Many advocates say that attention should be focused on providing affordable housing rather than depending on emergency shelters to help the homeless.

“A shelter is a cost we pay that doesn’t necessarily result in long term stability and economic opportunity that you want for families,” said Greene, Boston’s Emergency Shelter Commissioner. “Housing is an investment because it’s stable and allows a family to be a part of a neighborhood with schools, shops, and places to work.”

Eck, who experienced homelessness, also said that “more opportunities to be self sufficient are needed,” but recognized how human nature tends to prefer the quick fix.

“We all want to bandage the problem. If the pipe above my head starts to drip, I’ll put some tape around the hole. If it still drips, then I’ll get a bucket to put under it. And if it keeps dripping and dripping I’ll keep getting buckets instead of fixing the actual problem,” he said.

Governor Deval Patrick’s plan proposed last year to end homelessness by 2013 puts greater emphasis on providing permanent housing and taking steps to prevent people from slipping into homelessness. According to the 2007 Homeless Commission’s Report, “A key defining principle for the new system is targeting the right resources to the right people at the right time.”

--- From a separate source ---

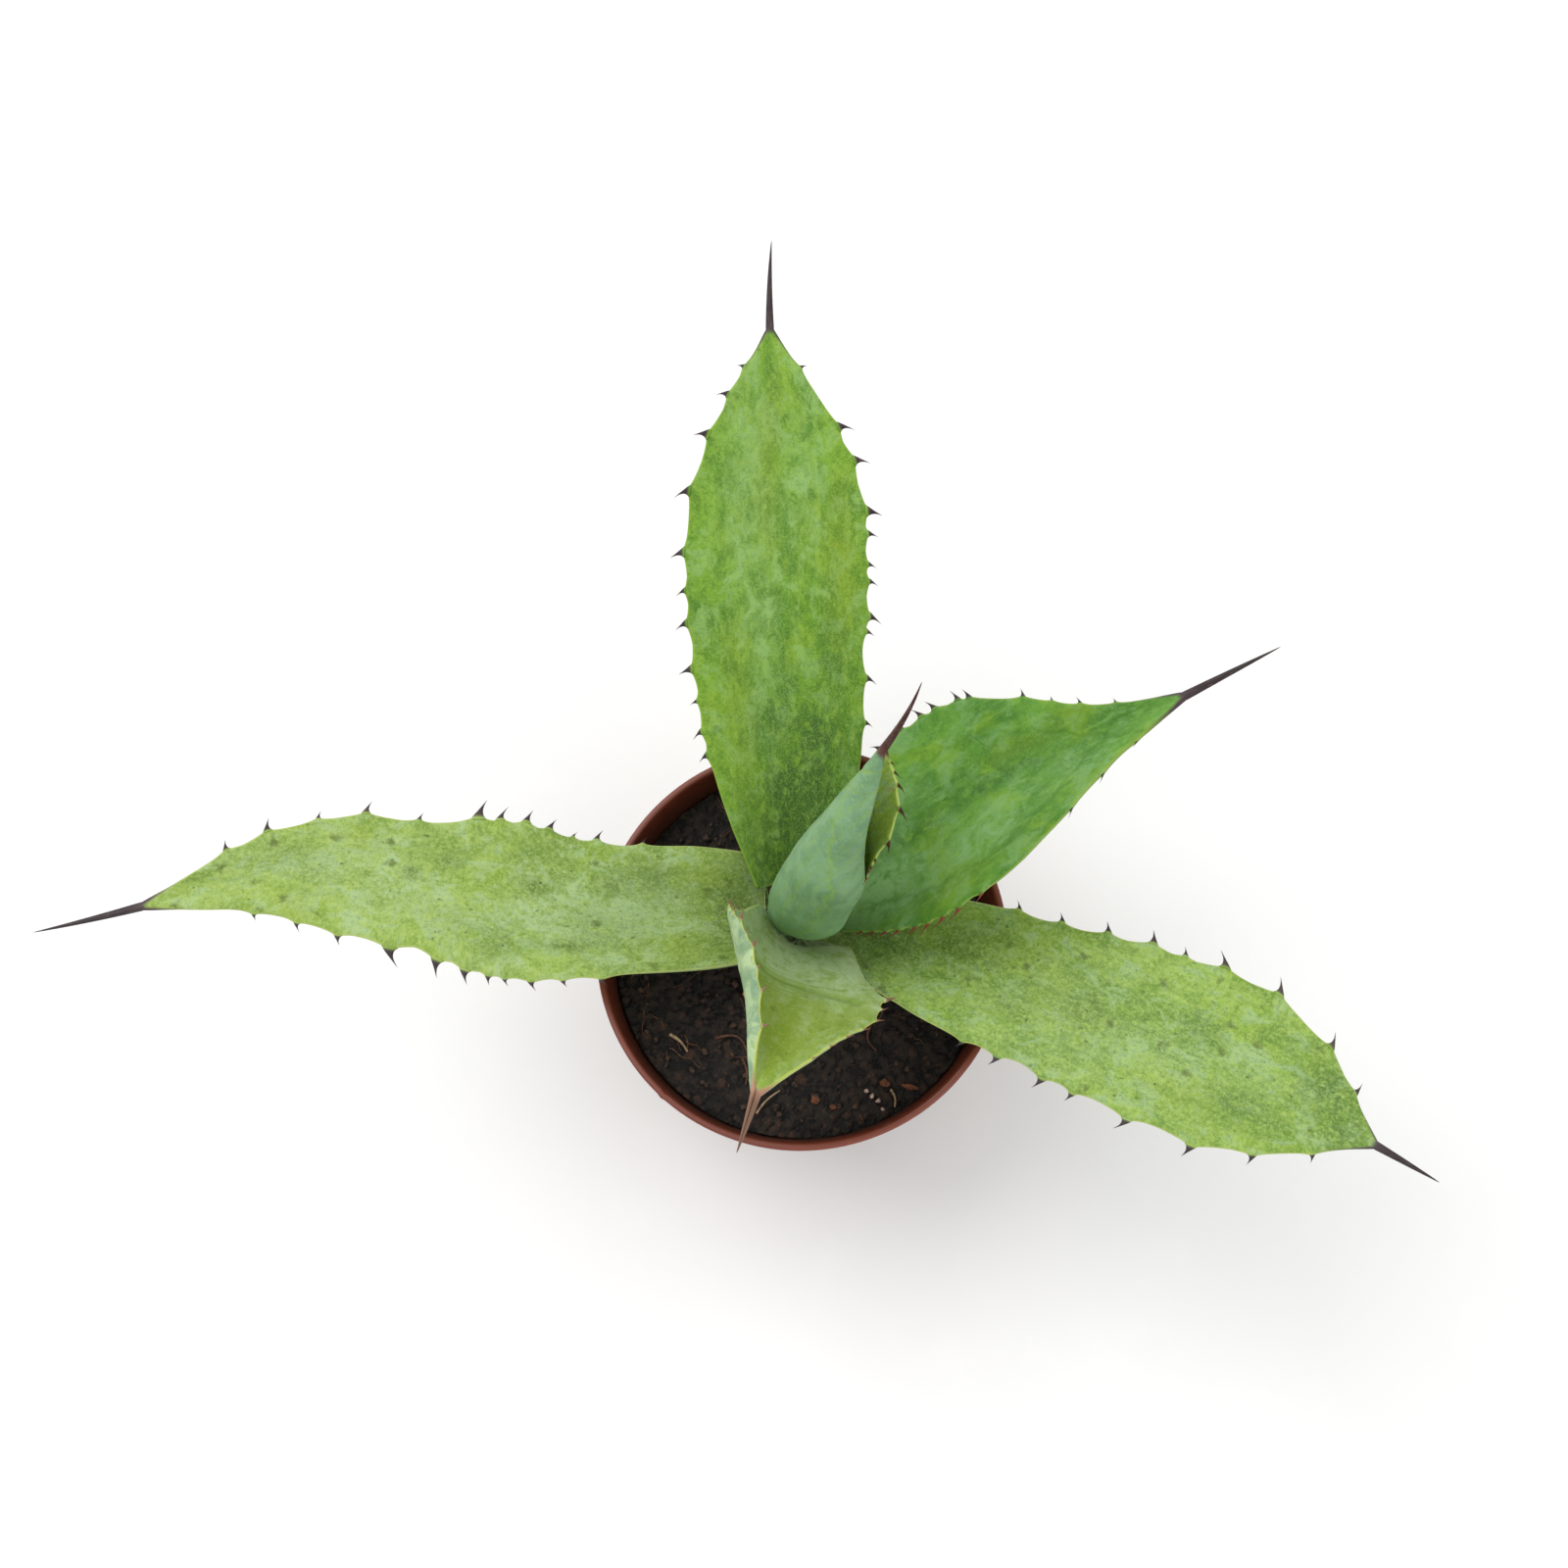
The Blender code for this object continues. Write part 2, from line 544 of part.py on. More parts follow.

“I think the worst economic circumstance since the Great Depression will present enormous challenges, but the level of commitment and partnership between city, state and local partners on this issue is extraordinary in Massachusetts,” said Greene.

According to Stoops of the NCH, a solution to ending homelessness comes down to more of a grassroots level nationwide.

“If average Americans are talking about it then officials will respond and provide leadership. I don’t care who does it, whether it be a celebrity, the Pope, Bill Gates, or Ted Kennedy. Someone has to make ending poverty a priority, because right now it’s not a priority,” he said.